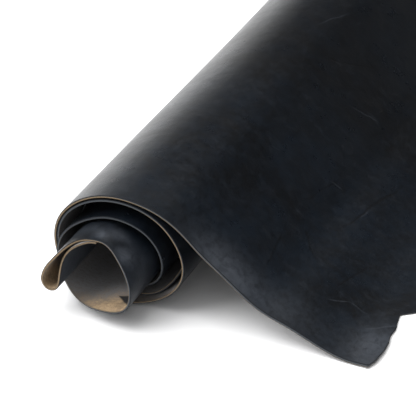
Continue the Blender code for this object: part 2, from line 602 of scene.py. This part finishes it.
    def filled(
        self,
        corners: np.ndarray,
        parts: tuple[np.ndarray, ...],
        places: np.ndarray,
        border: np.ndarray,
    ) -> bpy.types.Mesh:
        """Fill a mesh from its points and quads.

        Args:
            corners: the points.
            parts: quads of the grain skin, the flesh skin and the cut edge.
            places: distance along the hide, place across it and depth, for each point.
            border: for each point, whether it lies where a skin meets the cut edge; edges there are crisp.

        Returns:
            The mesh.
        """
        mesh = bpy.data.meshes.new(NODE)
        mesh.from_pydata(corners.tolist(), [], np.concatenate(parts).tolist())
        slots = np.repeat([Face.GRAIN, Face.FLESH, Face.CUT], [len(part) for part in parts])
        mesh.polygons.foreach_set("material_index", slots.astype(np.int32))
        mesh.shade_smooth()
        ends = np.empty(2 * len(mesh.edges), np.int32)
        mesh.edges.foreach_get("vertices", ends)
        sharp = mesh.attributes.new("sharp_edge", "BOOLEAN", "EDGE")
        sharp.data.foreach_set("value", border[ends.reshape(-1, 2)].all(axis=1))
        spot = mesh.attributes.new(PLACE, "FLOAT_VECTOR", "POINT")
        spot.data.foreach_set("vector", places.astype(np.float32).ravel())
        for name, shares in self.wear.shares(places[:, :2]).items():
            share = mesh.attributes.new(name, "FLOAT", "POINT")
            share.data.foreach_set("value", shares.astype(np.float32))
        mesh.validate()
        return mesh

    def build(self) -> bpy.types.Object:
        """Make the hide's object, attach it to the body that it rides on, and hide the imported part of the
        same name.

        Returns:
            The object.
        """
        hide = bpy.data.objects.new("rolled_side", self.mesh())
        bpy.context.scene.collection.objects.link(hide)
        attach(hide, BODY)
        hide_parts(NODE)
        return hide

    def dress(self, hide: bpy.types.Object) -> None:
        """Give the hide its three finishes, in the order of the faces."""
        for finish in (GrainFinish(), FleshFinish(), CutFinish()):
            hide.data.materials.append(finish.material())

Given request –
From the first line of the data through the line with "border: for each", quote each line exactly and add nothing else.

Exercise output –
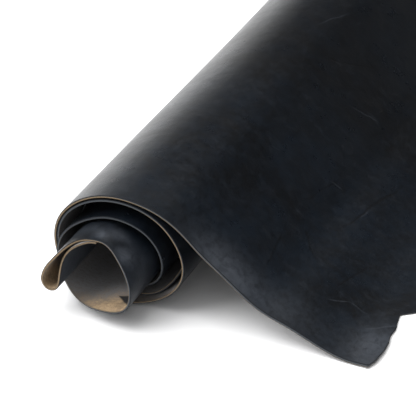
Continue the Blender code for this object: part 2, from line 602 of scene.py. This part finishes it.
    def filled(
        self,
        corners: np.ndarray,
        parts: tuple[np.ndarray, ...],
        places: np.ndarray,
        border: np.ndarray,
    ) -> bpy.types.Mesh:
        """Fill a mesh from its points and quads.

        Args:
            corners: the points.
            parts: quads of the grain skin, the flesh skin and the cut edge.
            places: distance along the hide, place across it and depth, for each point.
            border: for each point, whether it lies where a skin meets the cut edge; edges there are crisp.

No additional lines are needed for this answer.